Taking Note of Similarities
While it may be easy to be indifferent to the struggles of someone who believes so differently, a Christian should consider the noteworthy similarities between Islam and Christianity. Not only are the lineages of both religions traceable to the patriarch Abraham, but they also share a common doctrinal thread: resolute belief. Being a Christian requires faith in the death and resurrection of Jesus Christ. Being a Muslim requires a recognition of tawhid, the divine oneness of Allah. Without uncompromising belief that these things are true, Christians and Muslims could not be Christian or Muslims. But even without the similarities, the Gospel of Luke should provide free Christians with the clearest guidance when considering the plight of incarcerated Muslims: “Do to others as you would have them do to you.” No Christian would want to be denied the ability to profess and exercise their faith, even when adjudicated as criminally guilty, so no Muslim should suffer the same.

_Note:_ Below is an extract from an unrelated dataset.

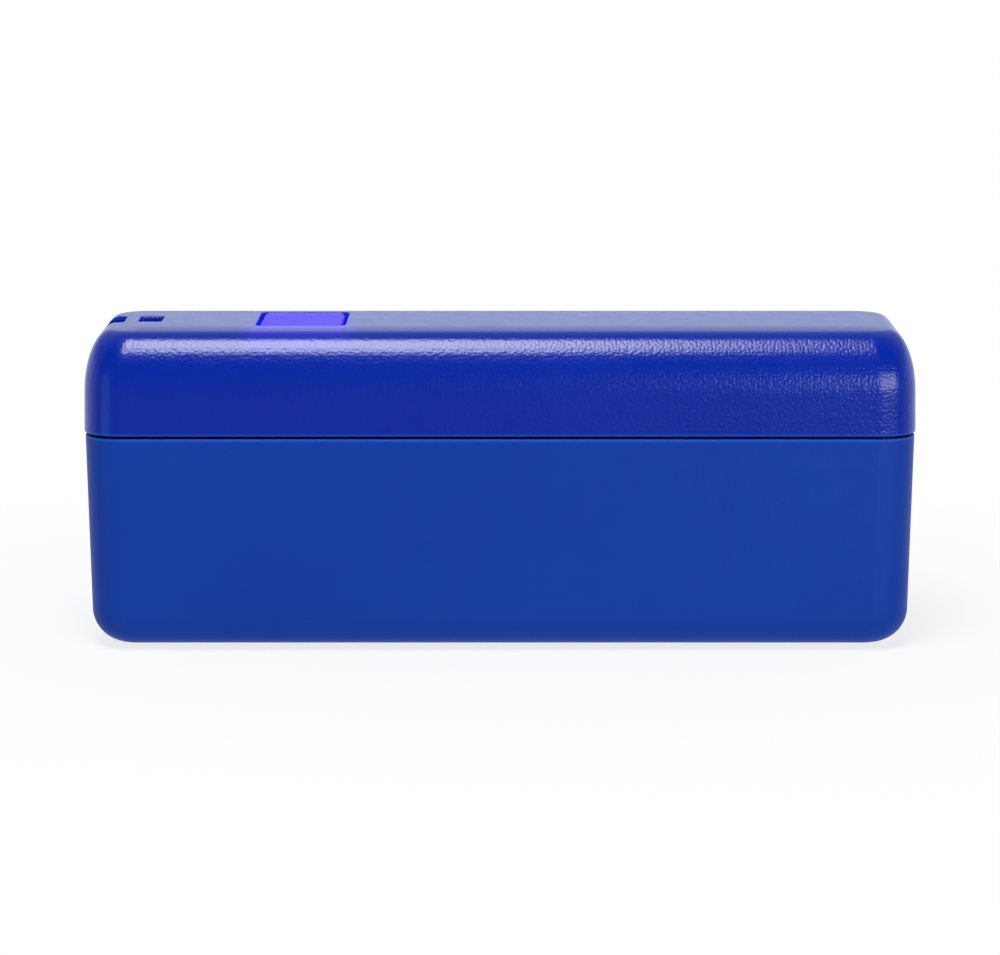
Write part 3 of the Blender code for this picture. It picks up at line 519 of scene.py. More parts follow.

In the end, many incarcerated Muslims seek redemption, both societal and divine. To achieve societal redemption, an incarcerated Muslim must serve their sentence. To achieve divine redemption, a Muslim must practice Islam, a term which literally means “surrender” to the will of Allah. As these incarcerated Muslims strive to achieve this second form of redemption, free Christians, that is, those who are not incarcerated, should not treat these Muslims with indifference. Incarcerated Muslims have already involuntarily surrendered most of their liberties; they deserve the opportunity to freely surrender through free exercise.